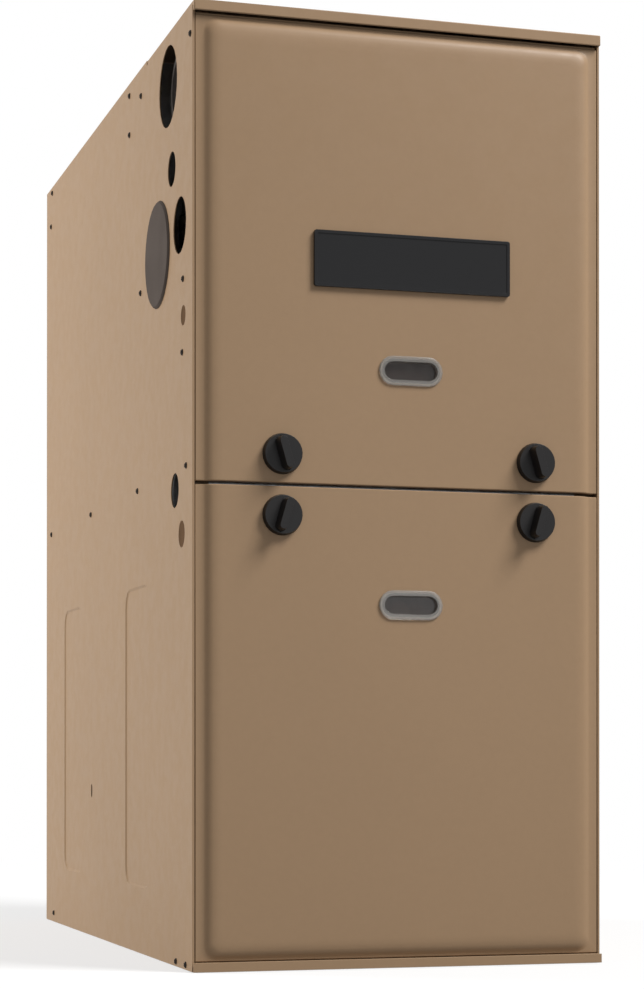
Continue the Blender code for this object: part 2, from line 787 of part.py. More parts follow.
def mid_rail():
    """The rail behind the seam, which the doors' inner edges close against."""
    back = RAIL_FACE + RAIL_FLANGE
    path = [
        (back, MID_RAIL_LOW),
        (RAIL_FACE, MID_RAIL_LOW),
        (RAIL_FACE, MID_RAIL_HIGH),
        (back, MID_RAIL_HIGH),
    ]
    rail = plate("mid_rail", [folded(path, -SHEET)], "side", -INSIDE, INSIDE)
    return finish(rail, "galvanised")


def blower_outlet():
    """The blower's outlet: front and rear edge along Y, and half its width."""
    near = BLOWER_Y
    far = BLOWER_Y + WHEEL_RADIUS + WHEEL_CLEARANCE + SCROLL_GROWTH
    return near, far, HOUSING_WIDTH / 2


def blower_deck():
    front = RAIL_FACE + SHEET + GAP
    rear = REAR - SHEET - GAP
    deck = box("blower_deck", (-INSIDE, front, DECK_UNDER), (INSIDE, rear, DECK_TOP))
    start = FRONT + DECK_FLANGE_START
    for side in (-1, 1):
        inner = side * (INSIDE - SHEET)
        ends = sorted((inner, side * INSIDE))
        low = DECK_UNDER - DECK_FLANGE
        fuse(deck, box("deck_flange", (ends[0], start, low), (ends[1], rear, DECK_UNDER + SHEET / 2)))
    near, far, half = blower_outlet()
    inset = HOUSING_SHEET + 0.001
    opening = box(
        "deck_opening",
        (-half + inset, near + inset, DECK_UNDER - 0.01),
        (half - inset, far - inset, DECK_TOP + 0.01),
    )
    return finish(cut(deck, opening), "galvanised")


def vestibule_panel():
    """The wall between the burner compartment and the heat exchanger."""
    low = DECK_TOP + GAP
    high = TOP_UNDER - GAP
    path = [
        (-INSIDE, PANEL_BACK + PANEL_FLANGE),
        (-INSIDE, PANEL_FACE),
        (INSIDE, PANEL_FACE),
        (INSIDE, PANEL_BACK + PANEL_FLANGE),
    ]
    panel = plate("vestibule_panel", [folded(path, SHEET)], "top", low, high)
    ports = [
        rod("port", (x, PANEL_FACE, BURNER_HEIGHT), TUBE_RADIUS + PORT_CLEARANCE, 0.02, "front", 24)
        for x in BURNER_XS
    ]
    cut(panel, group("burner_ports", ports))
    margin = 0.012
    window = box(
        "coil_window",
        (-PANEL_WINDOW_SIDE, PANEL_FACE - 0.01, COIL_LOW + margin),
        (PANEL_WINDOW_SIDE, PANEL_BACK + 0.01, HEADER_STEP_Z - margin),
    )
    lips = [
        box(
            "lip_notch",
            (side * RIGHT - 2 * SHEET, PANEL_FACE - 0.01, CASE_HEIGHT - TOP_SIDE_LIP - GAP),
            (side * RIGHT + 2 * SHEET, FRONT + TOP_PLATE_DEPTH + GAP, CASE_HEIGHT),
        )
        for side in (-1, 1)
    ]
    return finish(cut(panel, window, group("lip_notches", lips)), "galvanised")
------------
• What you are asked to do:
Starting with the first line of the data above, copy each line exactly until you reach the line with "return near, far, HOUSING_WIDTH / 2"; include that line as well.

• Correct response:
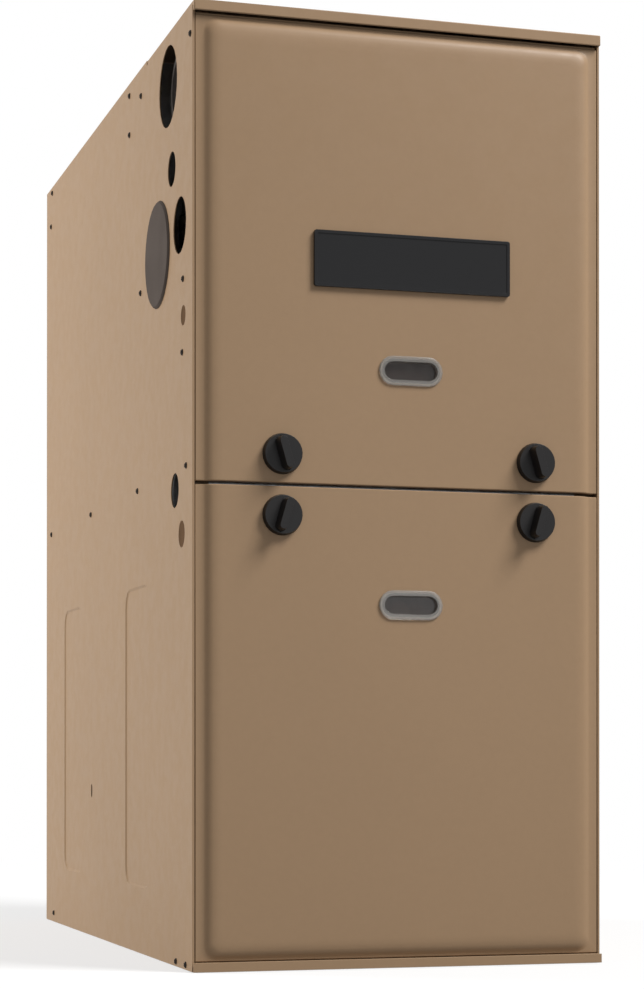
Continue the Blender code for this object: part 2, from line 787 of part.py. More parts follow.
def mid_rail():
    """The rail behind the seam, which the doors' inner edges close against."""
    back = RAIL_FACE + RAIL_FLANGE
    path = [
        (back, MID_RAIL_LOW),
        (RAIL_FACE, MID_RAIL_LOW),
        (RAIL_FACE, MID_RAIL_HIGH),
        (back, MID_RAIL_HIGH),
    ]
    rail = plate("mid_rail", [folded(path, -SHEET)], "side", -INSIDE, INSIDE)
    return finish(rail, "galvanised")


def blower_outlet():
    """The blower's outlet: front and rear edge along Y, and half its width."""
    near = BLOWER_Y
    far = BLOWER_Y + WHEEL_RADIUS + WHEEL_CLEARANCE + SCROLL_GROWTH
    return near, far, HOUSING_WIDTH / 2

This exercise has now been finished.